Si nota così che il cammino di risanamento percorre due binari interdipendenti:
quello riflessivo e quello affettivo. D’altronde è inevitabile che le false
nozioni su Dio pervertano anche i sentimenti che possiamo avere nei suoi
confronti.
Anche la «morte»
che siamo chiamati a morire va compresa. «Se il chicco di grano caduto in terra
non muore, resta solo. Ma se muore porta molto frutto». Morte non è distruzione.
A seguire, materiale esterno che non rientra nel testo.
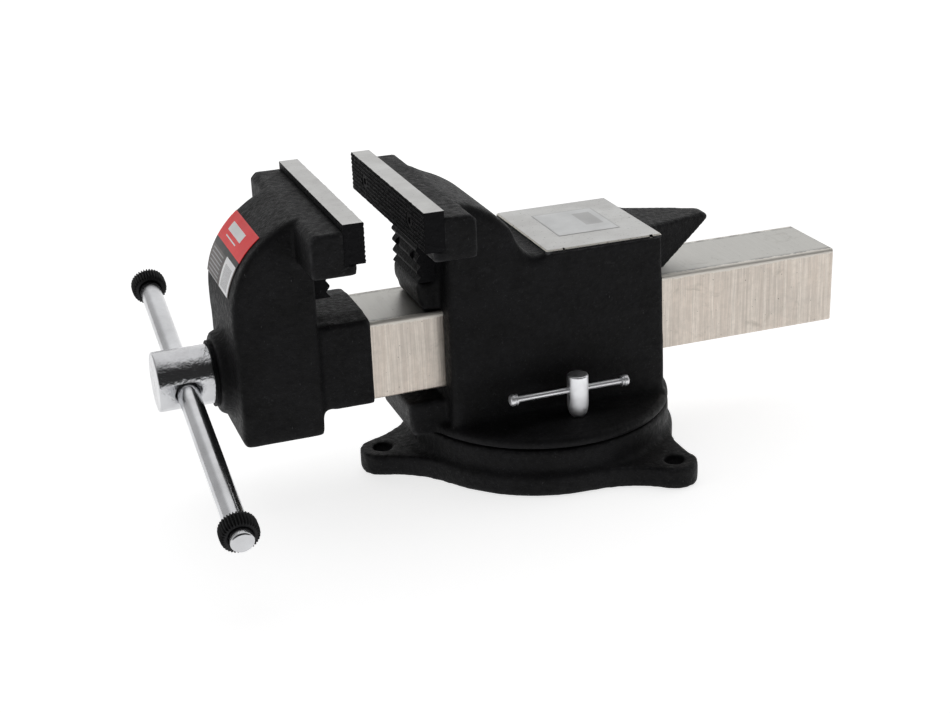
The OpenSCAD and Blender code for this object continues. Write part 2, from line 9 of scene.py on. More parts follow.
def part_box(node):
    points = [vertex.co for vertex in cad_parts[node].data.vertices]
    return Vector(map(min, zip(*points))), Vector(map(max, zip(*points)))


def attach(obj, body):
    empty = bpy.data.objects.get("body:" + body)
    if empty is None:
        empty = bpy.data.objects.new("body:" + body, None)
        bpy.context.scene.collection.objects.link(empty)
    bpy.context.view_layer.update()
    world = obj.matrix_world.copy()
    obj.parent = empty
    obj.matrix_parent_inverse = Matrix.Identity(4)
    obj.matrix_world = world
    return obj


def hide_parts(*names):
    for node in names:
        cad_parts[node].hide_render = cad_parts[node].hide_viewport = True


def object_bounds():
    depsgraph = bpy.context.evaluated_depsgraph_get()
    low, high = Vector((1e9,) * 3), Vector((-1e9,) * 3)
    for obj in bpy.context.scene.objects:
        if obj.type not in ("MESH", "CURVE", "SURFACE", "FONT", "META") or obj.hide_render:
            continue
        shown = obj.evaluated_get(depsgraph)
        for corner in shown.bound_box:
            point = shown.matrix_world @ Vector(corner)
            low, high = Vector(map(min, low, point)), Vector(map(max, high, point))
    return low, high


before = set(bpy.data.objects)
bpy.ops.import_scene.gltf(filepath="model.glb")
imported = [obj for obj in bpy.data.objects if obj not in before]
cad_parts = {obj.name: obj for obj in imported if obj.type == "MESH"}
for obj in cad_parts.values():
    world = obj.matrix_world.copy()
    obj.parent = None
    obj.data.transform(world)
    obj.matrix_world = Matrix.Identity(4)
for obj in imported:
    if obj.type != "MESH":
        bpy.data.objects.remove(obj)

MM = 0.001
cad_box = [list(corner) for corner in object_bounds()]

# ---------------------------------------------------------------------------
# Sizes that the looks share with the CAD part, in millimetres; angles in degrees
# ---------------------------------------------------------------------------
BODY_W = 88.0
ANVIL_LENGTH = 78.0
SHOULDER_R = 61.0
SHOULDER_BACK = 12.0
SHOULDER_Z = 127.54
COLUMN_HALF = 38.0
COLUMN_EDGE = 3.0
PLATE_SCREW_PITCH = 92.0
SCREW_Z = 84.0
SCREW_D = 24.0
SCREW_LEAD = 6.0
HEAD_D = 37.0
HEAD_L = 34.0
HANDLE_TILT = 13.0
HANDLE_D = 13.5
RING_D = 22.5
RING_W = 10.5
LOCK_HEAD_D = 13.5
LOCK_D = 8.0
LOCK_BAR_D = 4.0
LOCK_CAP_L = 5.0

# ---------------------------------------------------------------------------
# Sizes and settings of the looks alone; lengths in millimetres, angles in degrees
# ---------------------------------------------------------------------------
# castings: voxel of the remesh, passes that soften the edges, and depth and fineness of the
# uneven skin, in cells of noise per metre
VOXEL = 1.4
SKIN_PASSES = 5
SKIN_DENT = 0.22
SKIN_WAVES = 70
SKIN_GRAINS = 160

# castings: places whose edges stay sharper, and how much of that the jaw blocks keep
SEAT_MARGIN = 3.0
BLOCK_MARGIN = 2.0
BLOCK_DEPTH = 33
BLOCK_CRISP = 0.9
CRISP_FADE = 1.5

# castings: places that are rounded more, each (passes, low corner, high corner, margin)
FIXED_NECK = (40, (-60, -50, 140), (-14, 50, 190), 5)
FIXED_LEDGE = (12, (-88, -28, 112), (-80, 28, 129), 3)
COLUMN_FOOT = (16, (-206, -40, 44), (-150, 40, 58), 6)
SCREW_BOSS = (18, (-216, -34, 56), (-202, 34, 112), 4)
SHOULDER_SIDE = (22, (-180, -42, 168), (-170, -35, 182), 5)
COLLAR_ROOT = (14, (-157, -40, 58), (-149, -30, 118), 4)

# anvil: thickness of the ground slab, drop of the casting below it, rounding of its upright
# corners, its broken top edge, and nicks in the near edge, each (share of the length, width)
ANVIL_SLAB = 2.4
ANVIL_CUT = 0.9
ANVIL_CORNER = 1.5
ANVIL_BREAK = 0.8
ANVIL_NICKS = ((0.14, 1.2), (0.89, 2.2))

# jaw plates: teeth, how far the plate goes into its seat, and holes for its screws
TOOTH_PITCH = 2.6
TOOTH_DEPTH = 1.0
PLATE_TUCK = 1.0
RECESS_R = 5.3
RECESS_DEPTH = 8.0
SCREW_HOLE_R = 3.3
SCREW_HOLE_DEPTH = 16.0

# label and film: cells across and along, ends of the label at its top and foot, its angles on
# the shoulder, how far it stands off, and thicknesses
LABEL_CELLS = (60, 48)
LABEL_TOP_Y = (-29.5, 32.5)
LABEL_LOW_Y = (-24.5, 36.6)
LABEL_ANGLE = 10.5
LABEL_SWEEP = 39.8
LABEL_LIFT = 0.30
LABEL_THICK = 0.15
FILM_CELLS = (42, 47)
FILM_TUCK = 0.02
FILM_THICK = 0.12

# lead screw and its head: cross hole with its countersink, thread and plain journal
HEAD_HOLE_GAP = 0.35
HEAD_FLARE = 1.6
HEAD_SINK = 3.0
THREAD_DEPTH = 2.6
SCREW_JOURNAL = 86.0

# handle, 0.1 mm shorter than in the CAD part so that its ends stay inside the CAD box, and rings
HANDLE_L = 278.9
HANDLE_ROUND = 1.6
RING_RIBS = 36
RING_RIB_D = 2.0

# lock bolts: height where the head starts, length and steps of its rounded foot, gap round the
# cross bar, and caps a little thicker than in the CAD part
LOCK_FOOT = 40.5
LOCK_ROUND = 9.0
FOOT_STEPS = 8
RUN_GAP = 0.15
LOCK_CAP_D = 7.2

# ends of turned shapes: the rounding of a sharp one, and the steps of every rounding
SHARP = 0.01
ROUND_STEPS = 5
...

Se sbagliamo o fraintendiamo la morte, rischiamo di far morire ciò che deve
vivere in noi e di lasciar vivere, invece, ciò che dovrebbe morire ed essere
trasformato.
… e di se
stessi
Ma gli ostacoli,
non sono solo ostacoli teologici, sono ostacoli che riguardano la nostra
umanità. È essenziale, infatti, rinunciare all’immagine idealizzata di noi
stessi che abbiamo creato nel tempo, la quale ci cela la nostra verità. È difficile
essere semplicemente se stessi. Viviamo con le maschere anche quando siamo
soli. E confondiamo la perfezione del vangelo con il perfezionismo. Accettare
se stessi e i propri limiti è imparare da Cristo come vivere i fallimenti, le
delusioni e come rimettersi in cammino dopo un tradimento, un abbandono, un
grave fallimento, come convivere con un handicap, una sofferenza o una
malattia.
Nel riconoscere
il proprio limite, l’uomo rinuncia al mito dell’onnipotenza che viene messo in
atto in due modi: o negando Dio o sostituendosi a Dio. Riconoscendo la nostra
povertà, invece, ci disponiamo ad aprirci alla voce di colui che ci tocca,
tocca la nostra cecità, la nostra sordità e il nostro mutismo e pronuncia la
parola ricreatirce: effatà, apriti… alzati e risplendi.